Dexter could be equally dreamy, a man of many interests and new enthusiasms. Sometimes those interests seemed to become confused, as when he practiced his golf swing while fielding. There was one particularly confusing day in Brisbane, where he was leading his touring side against Queensland. Standing in the covers, he became so remote that Colin Cowdrey, the 12th man fielding as a substitute, finally took over the field adjustments. With the opposing skipper in limbo, MacKay and Grout broke loose, and the latter rushed to 50 in only eight overs.

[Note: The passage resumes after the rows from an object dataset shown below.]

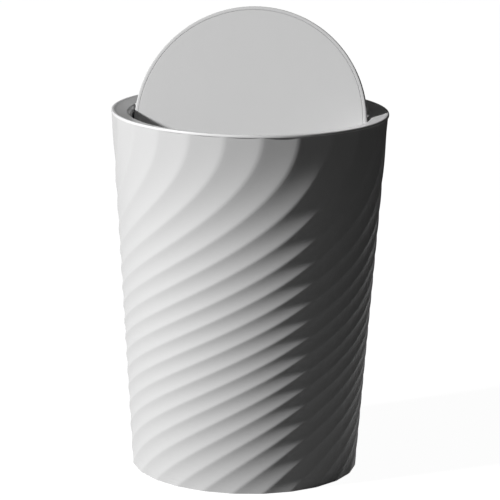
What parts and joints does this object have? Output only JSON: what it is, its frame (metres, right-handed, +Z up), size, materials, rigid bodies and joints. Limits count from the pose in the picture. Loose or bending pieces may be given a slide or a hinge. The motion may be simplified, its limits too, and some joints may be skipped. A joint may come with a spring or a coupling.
{
  "type": "swing-lid trash can",
  "caption": "Round tapered waste bin with sweeping twisted flutes, a push-in lid ring and a disc flap that swings on side pivots.",
  "frame": {"origin": "centre of the footprint on the floor", "axes": "+Z up, X along the flap's pivot axis, -Y towards the front, so the raised half of the flap is on the +Y side"},
  "size_m": [0.25, 0.25, 0.4174],
  "materials": {
    "bin_plastic": "satin",
    "lid_plastic": "semi-gloss",
    "pin_plastic": "satin",
    "washer_rubber": "matte"
  },
  "bodies": {
    "bin": {"bin_body": "bin_plastic"},
    "lid": {"lid_ring": "lid_plastic"},
    "flap": {"flap_shell": "lid_plastic", "flap_panel": "lid_plastic", "pivot_pin_left": "pin_plastic", "pivot_pin_right": "pin_plastic", "friction_washer_left": "washer_rubber", "friction_washer_right": "washer_rubber"}
  },
  "joints": [
    {"name": "lid_lift", "type": "slide", "parent": "bin", "child": "lid", "axis": [0, 0, 1], "range_m": [0, 0.14]},
    {"name": "flap_swing", "type": "hinge", "parent": "lid", "child": "flap", "pos_m": [0, 0, 0.3178], "axis": [1, 0, 0], "range_deg": [-146.5, 9.5]}
  ]
}
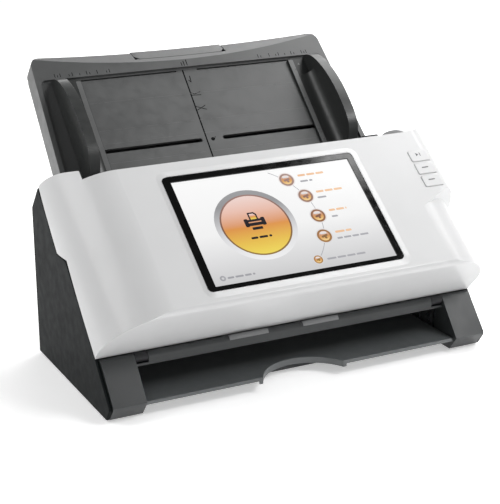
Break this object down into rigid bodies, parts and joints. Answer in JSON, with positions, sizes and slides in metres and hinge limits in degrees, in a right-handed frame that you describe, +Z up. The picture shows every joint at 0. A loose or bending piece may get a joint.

At international level Bradman rates No. 1 in my period, as thorough in leadership as in all else, starting with the organisation of practice sessions. He used to stand near his bowlers between two nets directing operations systematically.

England's best have been Jardine, Robins, Hutton and Illingworth, and if Brearley was not tactically their equal he also had the priceless quality of inspiration which brought the best out of his players.

In all grades I rate Alan Barber particularly highly. In his only season as a county captain, before devoting himself to schoolmastering, he brought order to a then somewhat awkward Yorkshire squad and prepared the ground for continuing success under Frank Greenwood and Brian Sellers.

Not along after the war players began to be burdened by the close presence of the selectors. They were regularly to be seen cluttering up the balcony of the dressing-room, and I asked Jardine whether that happened in his time.

"We used to let Percy Perrin in the dressing-room, but he used to sit at the end of the balcony and keep quiet; but we wouldn't let any of the others in," he replied.

England's depressed playing standard might improve notably if the selectors would leave the players alone to get on with their tasks.